>> start

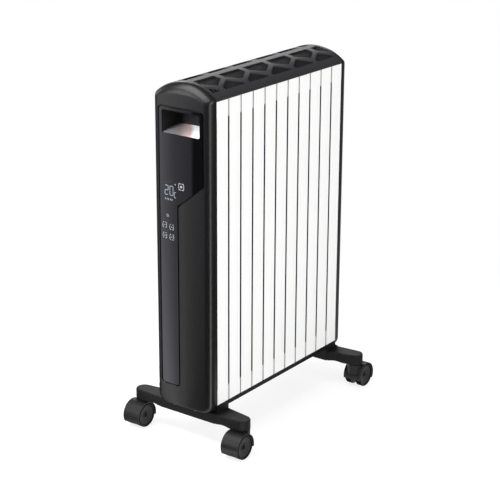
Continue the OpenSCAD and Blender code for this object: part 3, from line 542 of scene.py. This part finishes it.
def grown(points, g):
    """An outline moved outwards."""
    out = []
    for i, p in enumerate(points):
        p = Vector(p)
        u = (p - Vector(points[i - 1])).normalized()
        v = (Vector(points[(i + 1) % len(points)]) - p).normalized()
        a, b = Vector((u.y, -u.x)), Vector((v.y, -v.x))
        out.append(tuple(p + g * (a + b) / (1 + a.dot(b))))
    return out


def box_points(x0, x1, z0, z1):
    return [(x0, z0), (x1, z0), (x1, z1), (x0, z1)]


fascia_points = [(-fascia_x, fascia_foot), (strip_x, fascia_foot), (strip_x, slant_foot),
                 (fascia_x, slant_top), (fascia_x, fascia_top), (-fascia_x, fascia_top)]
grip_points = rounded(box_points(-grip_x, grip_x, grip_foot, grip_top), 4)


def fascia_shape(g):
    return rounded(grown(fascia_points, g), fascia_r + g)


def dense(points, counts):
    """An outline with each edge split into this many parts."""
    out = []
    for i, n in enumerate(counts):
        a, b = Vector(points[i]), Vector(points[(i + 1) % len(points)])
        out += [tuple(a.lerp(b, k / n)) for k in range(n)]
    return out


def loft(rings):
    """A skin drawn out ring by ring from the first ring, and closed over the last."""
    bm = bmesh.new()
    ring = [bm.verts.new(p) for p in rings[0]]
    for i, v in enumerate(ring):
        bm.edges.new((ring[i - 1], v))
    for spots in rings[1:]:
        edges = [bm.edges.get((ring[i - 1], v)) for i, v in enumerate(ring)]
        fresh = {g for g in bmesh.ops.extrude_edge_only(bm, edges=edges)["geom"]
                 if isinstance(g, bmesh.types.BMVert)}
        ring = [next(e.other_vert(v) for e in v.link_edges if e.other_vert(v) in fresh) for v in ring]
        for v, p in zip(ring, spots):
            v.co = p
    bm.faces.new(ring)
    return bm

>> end

● **Exercise**: Quote exactly the opening line of the material above and every line after it, up to and including the line that contains "return rounded(grown(fascia_points, g), fascia_r".

● **Exercise solution**:
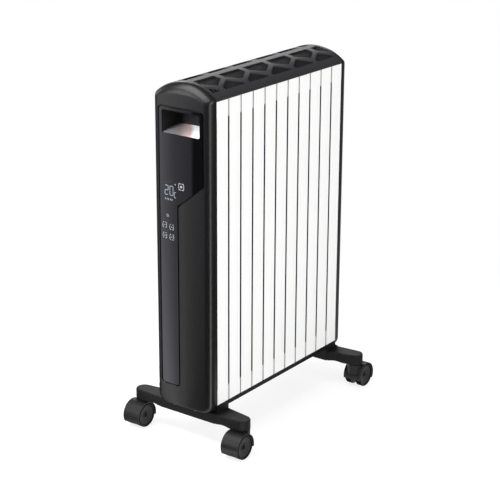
Continue the OpenSCAD and Blender code for this object: part 3, from line 542 of scene.py. This part finishes it.
def grown(points, g):
    """An outline moved outwards."""
    out = []
    for i, p in enumerate(points):
        p = Vector(p)
        u = (p - Vector(points[i - 1])).normalized()
        v = (Vector(points[(i + 1) % len(points)]) - p).normalized()
        a, b = Vector((u.y, -u.x)), Vector((v.y, -v.x))
        out.append(tuple(p + g * (a + b) / (1 + a.dot(b))))
    return out


def box_points(x0, x1, z0, z1):
    return [(x0, z0), (x1, z0), (x1, z1), (x0, z1)]


fascia_points = [(-fascia_x, fascia_foot), (strip_x, fascia_foot), (strip_x, slant_foot),
                 (fascia_x, slant_top), (fascia_x, fascia_top), (-fascia_x, fascia_top)]
grip_points = rounded(box_points(-grip_x, grip_x, grip_foot, grip_top), 4)


def fascia_shape(g):
    return rounded(grown(fascia_points, g), fascia_r + g)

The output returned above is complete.